WHAT IS EXPECTED
The listing below contains a span that opens with the line containing "bpy.context.scene.collection.objects.link(empty)" and closes with the line containing "return [dict(zip(names.split(), row))". Return that span exactly.

******

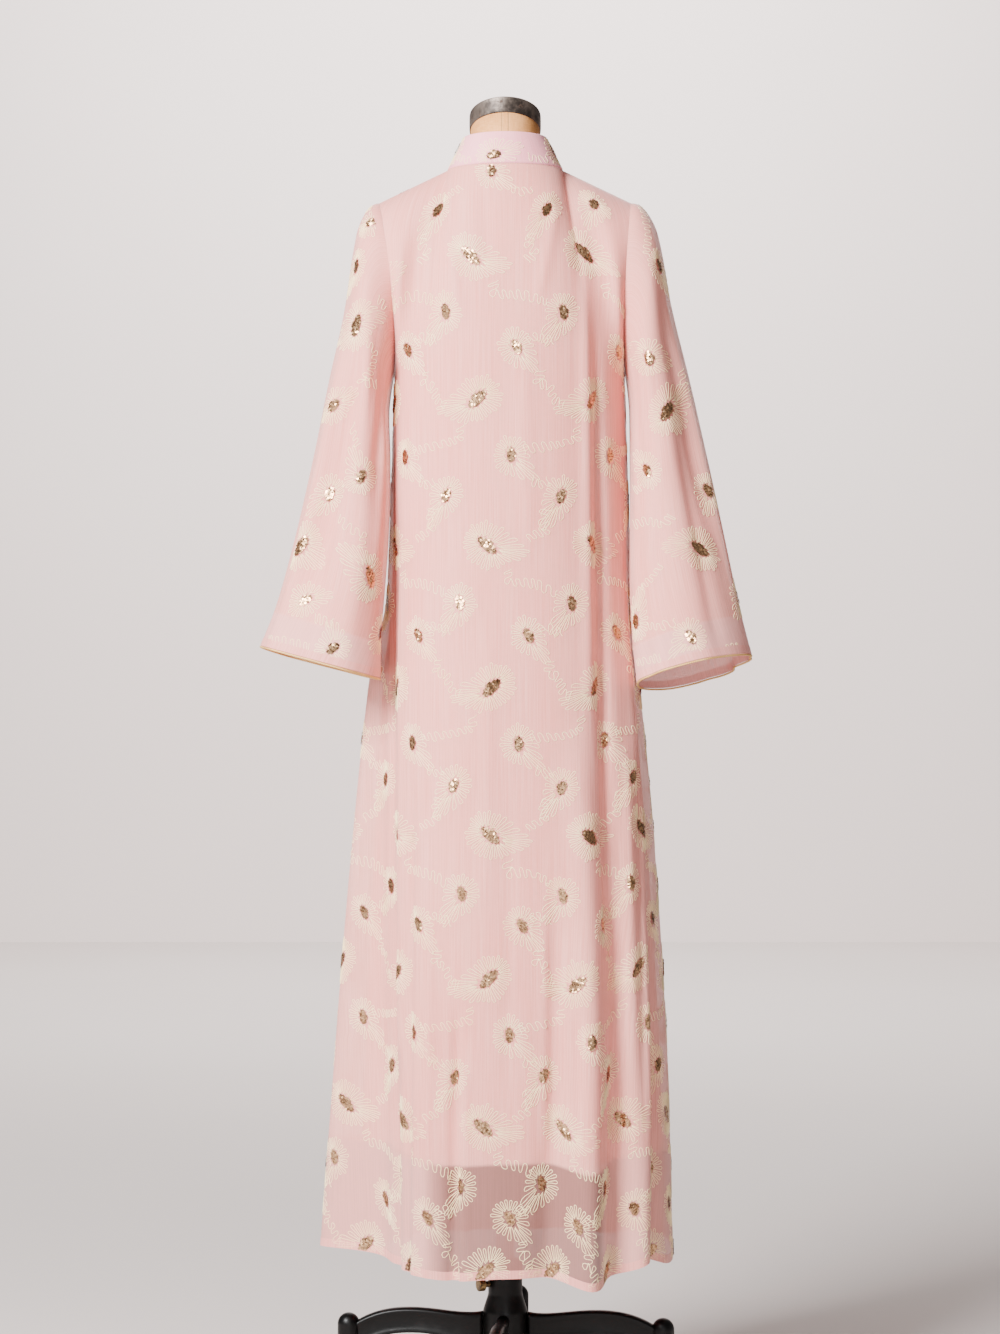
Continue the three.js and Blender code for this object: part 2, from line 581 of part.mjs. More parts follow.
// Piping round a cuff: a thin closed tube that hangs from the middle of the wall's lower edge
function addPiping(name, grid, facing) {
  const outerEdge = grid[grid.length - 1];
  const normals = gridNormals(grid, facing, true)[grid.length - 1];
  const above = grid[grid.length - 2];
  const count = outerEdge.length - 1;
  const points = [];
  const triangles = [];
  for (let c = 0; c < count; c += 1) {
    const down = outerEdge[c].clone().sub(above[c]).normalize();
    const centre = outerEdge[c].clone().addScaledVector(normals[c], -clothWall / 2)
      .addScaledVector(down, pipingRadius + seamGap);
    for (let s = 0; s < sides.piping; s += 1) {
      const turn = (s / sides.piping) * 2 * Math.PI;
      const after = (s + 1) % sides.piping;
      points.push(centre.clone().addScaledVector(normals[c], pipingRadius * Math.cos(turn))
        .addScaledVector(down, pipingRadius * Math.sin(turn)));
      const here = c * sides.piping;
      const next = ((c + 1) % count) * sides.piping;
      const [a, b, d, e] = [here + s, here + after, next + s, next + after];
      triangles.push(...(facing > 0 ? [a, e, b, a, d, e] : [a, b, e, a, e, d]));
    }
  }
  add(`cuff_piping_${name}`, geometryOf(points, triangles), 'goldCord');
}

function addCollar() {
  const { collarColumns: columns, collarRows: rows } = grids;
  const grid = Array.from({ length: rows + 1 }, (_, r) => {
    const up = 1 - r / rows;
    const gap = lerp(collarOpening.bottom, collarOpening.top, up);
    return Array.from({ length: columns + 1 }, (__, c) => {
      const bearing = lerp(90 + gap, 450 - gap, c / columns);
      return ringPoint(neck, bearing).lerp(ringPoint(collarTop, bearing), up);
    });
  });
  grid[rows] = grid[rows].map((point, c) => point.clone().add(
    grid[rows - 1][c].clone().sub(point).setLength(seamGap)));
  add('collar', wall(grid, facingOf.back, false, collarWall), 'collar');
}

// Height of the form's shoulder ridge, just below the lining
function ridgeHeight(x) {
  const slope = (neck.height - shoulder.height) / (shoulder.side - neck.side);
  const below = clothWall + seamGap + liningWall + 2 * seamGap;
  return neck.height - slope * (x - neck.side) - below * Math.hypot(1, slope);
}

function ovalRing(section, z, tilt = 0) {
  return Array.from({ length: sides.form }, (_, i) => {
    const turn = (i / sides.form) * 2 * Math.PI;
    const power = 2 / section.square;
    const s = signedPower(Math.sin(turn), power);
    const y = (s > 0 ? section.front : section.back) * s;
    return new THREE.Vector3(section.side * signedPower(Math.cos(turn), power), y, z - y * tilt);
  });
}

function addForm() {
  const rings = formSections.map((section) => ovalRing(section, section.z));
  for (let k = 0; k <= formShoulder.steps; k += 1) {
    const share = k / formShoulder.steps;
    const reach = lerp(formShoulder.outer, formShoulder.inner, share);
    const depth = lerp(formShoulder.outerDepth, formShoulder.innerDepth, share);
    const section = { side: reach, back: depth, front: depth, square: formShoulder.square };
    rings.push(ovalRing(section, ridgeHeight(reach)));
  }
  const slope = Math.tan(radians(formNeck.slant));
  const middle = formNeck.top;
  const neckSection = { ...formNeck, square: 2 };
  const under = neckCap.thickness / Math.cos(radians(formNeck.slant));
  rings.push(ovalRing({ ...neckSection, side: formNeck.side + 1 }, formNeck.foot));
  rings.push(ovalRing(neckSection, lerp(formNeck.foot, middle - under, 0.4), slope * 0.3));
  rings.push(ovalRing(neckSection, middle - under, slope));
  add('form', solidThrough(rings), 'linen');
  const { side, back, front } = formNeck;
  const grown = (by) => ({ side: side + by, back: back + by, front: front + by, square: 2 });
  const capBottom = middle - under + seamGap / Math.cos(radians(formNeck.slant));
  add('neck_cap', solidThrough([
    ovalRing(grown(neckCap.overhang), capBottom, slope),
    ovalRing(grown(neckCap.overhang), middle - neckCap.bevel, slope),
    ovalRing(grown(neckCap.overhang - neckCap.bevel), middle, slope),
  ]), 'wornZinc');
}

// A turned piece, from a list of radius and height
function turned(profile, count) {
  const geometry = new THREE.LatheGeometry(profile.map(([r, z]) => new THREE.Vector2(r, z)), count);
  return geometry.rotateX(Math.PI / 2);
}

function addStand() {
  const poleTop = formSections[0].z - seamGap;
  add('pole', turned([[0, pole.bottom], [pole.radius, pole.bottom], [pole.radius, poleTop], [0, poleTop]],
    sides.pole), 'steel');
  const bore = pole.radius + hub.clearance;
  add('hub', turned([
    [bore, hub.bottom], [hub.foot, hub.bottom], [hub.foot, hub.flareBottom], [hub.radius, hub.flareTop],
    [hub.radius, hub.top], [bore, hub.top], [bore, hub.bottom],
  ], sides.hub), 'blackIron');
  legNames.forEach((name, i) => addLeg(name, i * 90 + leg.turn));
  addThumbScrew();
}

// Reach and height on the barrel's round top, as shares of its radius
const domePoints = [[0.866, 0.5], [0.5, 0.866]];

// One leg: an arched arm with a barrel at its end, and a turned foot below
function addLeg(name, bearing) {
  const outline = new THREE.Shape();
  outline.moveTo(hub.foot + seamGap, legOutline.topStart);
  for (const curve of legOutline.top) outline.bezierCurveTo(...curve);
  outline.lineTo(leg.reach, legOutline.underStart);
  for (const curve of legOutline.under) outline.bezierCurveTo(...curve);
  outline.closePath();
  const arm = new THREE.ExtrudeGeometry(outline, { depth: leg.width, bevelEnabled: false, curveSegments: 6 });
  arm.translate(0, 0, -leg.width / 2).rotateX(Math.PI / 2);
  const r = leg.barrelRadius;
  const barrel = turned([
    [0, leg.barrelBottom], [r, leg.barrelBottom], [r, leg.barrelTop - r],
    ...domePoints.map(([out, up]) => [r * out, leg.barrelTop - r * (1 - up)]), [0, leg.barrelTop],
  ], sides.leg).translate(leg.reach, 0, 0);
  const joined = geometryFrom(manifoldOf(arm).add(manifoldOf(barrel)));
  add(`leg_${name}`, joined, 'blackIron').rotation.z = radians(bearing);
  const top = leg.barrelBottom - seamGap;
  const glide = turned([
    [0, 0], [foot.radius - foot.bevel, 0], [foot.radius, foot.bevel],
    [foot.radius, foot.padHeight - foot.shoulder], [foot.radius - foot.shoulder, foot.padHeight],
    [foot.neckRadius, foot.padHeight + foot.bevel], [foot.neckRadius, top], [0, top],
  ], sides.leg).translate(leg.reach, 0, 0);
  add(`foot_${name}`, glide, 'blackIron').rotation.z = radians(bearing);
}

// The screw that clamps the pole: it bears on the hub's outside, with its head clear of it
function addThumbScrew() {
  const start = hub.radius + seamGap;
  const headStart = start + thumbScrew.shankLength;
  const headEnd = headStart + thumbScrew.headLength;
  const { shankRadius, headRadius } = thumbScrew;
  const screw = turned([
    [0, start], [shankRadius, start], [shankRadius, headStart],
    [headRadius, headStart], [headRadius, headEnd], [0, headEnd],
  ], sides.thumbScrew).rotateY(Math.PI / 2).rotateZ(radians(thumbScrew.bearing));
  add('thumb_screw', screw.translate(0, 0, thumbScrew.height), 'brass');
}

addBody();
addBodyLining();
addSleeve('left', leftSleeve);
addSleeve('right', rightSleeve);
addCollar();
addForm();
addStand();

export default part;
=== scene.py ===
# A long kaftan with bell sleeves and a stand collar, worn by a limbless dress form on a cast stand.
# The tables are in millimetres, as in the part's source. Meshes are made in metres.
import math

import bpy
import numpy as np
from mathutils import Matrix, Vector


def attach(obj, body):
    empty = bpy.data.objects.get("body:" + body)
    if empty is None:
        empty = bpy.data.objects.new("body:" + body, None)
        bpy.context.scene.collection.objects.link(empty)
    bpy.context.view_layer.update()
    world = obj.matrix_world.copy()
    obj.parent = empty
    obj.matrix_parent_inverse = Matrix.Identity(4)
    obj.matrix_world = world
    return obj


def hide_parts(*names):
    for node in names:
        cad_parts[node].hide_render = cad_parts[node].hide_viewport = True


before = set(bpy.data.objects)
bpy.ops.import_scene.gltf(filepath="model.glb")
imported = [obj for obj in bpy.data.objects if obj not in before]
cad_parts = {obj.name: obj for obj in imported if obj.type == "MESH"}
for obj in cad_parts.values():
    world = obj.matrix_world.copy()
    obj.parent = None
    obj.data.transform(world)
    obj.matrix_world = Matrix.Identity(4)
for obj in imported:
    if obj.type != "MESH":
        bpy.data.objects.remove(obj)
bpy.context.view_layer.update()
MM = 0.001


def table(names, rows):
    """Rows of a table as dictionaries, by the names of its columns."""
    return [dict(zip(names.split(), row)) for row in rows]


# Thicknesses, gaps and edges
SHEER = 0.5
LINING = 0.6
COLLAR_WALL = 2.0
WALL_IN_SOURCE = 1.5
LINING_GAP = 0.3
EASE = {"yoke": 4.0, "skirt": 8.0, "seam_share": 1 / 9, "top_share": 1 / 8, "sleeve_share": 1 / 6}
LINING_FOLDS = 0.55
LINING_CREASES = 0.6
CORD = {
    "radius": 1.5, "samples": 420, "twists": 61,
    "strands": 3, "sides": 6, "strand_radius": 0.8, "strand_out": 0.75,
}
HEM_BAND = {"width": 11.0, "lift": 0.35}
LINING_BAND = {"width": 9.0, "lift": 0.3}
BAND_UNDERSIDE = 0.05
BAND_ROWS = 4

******

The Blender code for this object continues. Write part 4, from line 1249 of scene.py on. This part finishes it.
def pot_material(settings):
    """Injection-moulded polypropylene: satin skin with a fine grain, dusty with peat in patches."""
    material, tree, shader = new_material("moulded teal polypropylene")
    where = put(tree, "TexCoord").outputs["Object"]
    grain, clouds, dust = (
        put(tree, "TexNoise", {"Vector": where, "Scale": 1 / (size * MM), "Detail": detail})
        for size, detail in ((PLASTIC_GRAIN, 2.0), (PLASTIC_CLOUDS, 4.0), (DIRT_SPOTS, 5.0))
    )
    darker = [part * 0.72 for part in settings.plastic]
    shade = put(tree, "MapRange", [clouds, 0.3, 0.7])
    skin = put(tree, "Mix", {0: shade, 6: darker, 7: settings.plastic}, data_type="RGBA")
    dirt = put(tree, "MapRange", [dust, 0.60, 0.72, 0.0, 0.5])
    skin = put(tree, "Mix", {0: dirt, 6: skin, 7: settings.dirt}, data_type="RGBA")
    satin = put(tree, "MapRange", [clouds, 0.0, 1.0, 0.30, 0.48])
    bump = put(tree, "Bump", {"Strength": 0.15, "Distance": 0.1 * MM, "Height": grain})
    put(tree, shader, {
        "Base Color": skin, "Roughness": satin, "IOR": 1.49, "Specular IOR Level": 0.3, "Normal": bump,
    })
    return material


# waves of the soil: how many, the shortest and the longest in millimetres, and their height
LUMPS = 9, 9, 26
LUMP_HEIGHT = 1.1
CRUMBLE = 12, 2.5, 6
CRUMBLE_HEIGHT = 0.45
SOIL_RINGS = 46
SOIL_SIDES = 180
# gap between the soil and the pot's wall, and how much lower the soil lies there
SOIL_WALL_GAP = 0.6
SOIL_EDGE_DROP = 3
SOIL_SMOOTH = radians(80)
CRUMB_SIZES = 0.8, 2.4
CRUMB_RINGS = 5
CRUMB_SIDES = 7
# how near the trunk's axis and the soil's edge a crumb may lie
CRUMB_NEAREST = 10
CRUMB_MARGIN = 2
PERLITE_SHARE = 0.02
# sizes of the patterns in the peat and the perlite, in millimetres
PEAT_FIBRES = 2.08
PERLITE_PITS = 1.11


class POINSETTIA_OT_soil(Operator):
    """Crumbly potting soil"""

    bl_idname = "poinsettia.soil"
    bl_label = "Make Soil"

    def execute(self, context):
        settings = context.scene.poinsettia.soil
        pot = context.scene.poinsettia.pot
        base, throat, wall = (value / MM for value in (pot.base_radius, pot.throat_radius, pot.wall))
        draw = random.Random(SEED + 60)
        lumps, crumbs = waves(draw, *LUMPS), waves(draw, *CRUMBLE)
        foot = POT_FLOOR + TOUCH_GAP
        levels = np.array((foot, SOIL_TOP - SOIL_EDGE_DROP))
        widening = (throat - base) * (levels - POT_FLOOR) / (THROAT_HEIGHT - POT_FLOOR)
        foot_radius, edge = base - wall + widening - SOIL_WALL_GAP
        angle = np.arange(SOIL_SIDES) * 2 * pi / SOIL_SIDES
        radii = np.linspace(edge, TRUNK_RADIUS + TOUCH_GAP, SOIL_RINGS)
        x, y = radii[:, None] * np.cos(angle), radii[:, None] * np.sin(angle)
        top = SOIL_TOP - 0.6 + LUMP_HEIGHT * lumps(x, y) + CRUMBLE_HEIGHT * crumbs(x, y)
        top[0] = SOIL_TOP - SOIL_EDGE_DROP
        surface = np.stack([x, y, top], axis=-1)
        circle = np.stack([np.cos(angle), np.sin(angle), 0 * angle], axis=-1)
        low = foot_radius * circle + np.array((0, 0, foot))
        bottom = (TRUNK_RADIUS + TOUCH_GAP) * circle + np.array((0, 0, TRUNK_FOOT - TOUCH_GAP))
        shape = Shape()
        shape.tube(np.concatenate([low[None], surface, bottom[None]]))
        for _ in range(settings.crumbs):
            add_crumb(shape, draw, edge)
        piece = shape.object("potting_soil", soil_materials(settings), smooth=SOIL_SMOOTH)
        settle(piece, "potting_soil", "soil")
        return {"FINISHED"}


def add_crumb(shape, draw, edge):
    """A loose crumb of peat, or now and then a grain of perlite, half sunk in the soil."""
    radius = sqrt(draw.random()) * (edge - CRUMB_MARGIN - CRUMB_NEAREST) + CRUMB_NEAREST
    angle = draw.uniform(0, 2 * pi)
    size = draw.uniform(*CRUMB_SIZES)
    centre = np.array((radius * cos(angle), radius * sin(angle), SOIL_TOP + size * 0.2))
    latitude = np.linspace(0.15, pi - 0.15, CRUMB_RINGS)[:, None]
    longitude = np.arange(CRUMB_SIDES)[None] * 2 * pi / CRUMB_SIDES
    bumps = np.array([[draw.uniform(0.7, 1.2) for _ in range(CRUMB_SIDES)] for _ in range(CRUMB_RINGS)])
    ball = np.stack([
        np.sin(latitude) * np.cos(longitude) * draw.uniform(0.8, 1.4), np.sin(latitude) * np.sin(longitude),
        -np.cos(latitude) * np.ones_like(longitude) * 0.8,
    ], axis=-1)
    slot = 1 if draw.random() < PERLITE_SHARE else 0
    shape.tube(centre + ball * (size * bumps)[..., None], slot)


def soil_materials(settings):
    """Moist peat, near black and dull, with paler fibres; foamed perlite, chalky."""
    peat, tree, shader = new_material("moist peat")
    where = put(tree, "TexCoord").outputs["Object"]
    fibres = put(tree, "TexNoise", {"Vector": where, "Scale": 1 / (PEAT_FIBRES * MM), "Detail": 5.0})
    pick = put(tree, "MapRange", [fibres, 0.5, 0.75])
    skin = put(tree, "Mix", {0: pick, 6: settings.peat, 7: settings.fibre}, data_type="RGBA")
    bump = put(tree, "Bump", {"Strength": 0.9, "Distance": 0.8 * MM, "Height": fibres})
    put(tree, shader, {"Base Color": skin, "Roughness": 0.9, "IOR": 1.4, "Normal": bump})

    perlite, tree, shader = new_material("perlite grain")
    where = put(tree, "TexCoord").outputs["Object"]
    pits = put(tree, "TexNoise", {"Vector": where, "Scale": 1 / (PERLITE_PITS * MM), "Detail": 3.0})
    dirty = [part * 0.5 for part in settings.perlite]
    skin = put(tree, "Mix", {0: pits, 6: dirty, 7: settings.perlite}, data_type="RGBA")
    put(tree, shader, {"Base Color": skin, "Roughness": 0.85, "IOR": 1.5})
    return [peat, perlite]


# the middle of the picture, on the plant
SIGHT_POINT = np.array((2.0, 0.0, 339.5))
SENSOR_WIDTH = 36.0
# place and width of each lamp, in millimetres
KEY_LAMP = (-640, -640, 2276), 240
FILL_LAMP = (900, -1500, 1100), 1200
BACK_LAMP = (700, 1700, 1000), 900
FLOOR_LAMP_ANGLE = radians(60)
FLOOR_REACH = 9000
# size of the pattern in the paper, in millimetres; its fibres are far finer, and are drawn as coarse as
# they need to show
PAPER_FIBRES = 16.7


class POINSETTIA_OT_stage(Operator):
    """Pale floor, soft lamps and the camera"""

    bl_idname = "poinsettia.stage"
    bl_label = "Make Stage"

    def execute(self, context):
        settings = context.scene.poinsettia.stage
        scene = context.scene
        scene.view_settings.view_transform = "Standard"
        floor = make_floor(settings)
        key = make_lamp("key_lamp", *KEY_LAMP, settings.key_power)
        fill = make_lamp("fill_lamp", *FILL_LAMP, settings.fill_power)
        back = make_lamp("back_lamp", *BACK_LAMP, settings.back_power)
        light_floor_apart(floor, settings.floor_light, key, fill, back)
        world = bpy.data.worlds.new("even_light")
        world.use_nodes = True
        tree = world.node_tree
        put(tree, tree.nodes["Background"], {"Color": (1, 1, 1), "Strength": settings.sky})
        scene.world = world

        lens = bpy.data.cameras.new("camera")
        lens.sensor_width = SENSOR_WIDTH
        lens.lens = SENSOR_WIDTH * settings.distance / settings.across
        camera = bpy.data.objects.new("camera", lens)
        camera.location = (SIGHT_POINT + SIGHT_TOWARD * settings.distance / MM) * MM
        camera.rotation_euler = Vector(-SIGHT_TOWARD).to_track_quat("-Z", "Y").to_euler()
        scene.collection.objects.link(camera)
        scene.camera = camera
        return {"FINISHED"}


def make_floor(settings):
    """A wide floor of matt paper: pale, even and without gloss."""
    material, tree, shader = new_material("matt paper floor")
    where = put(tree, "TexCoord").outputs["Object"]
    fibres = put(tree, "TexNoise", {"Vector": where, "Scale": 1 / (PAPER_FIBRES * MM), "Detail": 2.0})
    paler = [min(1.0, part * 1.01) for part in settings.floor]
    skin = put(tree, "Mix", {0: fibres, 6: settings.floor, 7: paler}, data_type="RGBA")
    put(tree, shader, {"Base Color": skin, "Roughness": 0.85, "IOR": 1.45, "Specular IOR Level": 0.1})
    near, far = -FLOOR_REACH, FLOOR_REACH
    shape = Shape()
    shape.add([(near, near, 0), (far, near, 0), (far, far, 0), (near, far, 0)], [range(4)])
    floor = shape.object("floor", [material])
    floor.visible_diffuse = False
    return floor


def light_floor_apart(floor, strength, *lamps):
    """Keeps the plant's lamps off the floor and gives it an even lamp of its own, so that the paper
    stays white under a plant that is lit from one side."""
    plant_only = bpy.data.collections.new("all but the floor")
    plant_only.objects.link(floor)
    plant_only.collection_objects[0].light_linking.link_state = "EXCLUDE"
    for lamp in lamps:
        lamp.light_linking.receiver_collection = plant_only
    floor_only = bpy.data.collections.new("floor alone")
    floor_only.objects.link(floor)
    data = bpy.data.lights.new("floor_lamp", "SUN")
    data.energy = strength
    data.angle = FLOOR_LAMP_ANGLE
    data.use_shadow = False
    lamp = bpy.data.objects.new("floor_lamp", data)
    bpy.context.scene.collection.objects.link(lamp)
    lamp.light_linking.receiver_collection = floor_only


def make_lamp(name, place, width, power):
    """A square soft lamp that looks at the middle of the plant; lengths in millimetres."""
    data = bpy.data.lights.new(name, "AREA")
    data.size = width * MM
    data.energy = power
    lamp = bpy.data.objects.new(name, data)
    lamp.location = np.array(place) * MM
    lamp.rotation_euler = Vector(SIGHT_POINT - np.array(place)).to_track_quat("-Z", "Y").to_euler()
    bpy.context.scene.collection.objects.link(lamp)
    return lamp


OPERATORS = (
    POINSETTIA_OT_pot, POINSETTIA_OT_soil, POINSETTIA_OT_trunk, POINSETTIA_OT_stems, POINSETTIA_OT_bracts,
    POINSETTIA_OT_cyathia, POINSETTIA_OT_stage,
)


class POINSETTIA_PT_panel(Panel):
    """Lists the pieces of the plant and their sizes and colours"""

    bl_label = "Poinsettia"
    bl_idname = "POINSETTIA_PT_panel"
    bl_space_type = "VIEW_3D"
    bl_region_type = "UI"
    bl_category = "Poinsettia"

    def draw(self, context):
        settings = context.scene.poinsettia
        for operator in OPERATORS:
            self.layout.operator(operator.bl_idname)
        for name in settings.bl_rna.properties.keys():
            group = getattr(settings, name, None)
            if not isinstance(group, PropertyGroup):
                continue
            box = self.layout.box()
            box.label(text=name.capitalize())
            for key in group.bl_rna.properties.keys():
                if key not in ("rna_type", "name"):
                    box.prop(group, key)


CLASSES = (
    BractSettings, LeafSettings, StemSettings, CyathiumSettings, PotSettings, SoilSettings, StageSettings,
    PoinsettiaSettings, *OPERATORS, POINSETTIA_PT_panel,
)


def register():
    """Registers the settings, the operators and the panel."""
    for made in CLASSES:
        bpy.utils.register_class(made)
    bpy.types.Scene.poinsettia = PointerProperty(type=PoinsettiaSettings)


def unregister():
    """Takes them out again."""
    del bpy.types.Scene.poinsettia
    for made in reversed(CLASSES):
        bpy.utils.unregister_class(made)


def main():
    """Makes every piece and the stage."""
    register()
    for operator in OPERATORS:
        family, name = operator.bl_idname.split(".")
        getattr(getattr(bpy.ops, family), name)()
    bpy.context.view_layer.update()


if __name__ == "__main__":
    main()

******

REPLY
        bpy.context.scene.collection.objects.link(empty)
    bpy.context.view_layer.update()
    world = obj.matrix_world.copy()
    obj.parent = empty
    obj.matrix_parent_inverse = Matrix.Identity(4)
    obj.matrix_world = world
    return obj


def hide_parts(*names):
    for node in names:
        cad_parts[node].hide_render = cad_parts[node].hide_viewport = True


before = set(bpy.data.objects)
bpy.ops.import_scene.gltf(filepath="model.glb")
imported = [obj for obj in bpy.data.objects if obj not in before]
cad_parts = {obj.name: obj for obj in imported if obj.type == "MESH"}
for obj in cad_parts.values():
    world = obj.matrix_world.copy()
    obj.parent = None
    obj.data.transform(world)
    obj.matrix_world = Matrix.Identity(4)
for obj in imported:
    if obj.type != "MESH":
        bpy.data.objects.remove(obj)
bpy.context.view_layer.update()
MM = 0.001


def table(names, rows):
    """Rows of a table as dictionaries, by the names of its columns."""
    return [dict(zip(names.split(), row)) for row in rows]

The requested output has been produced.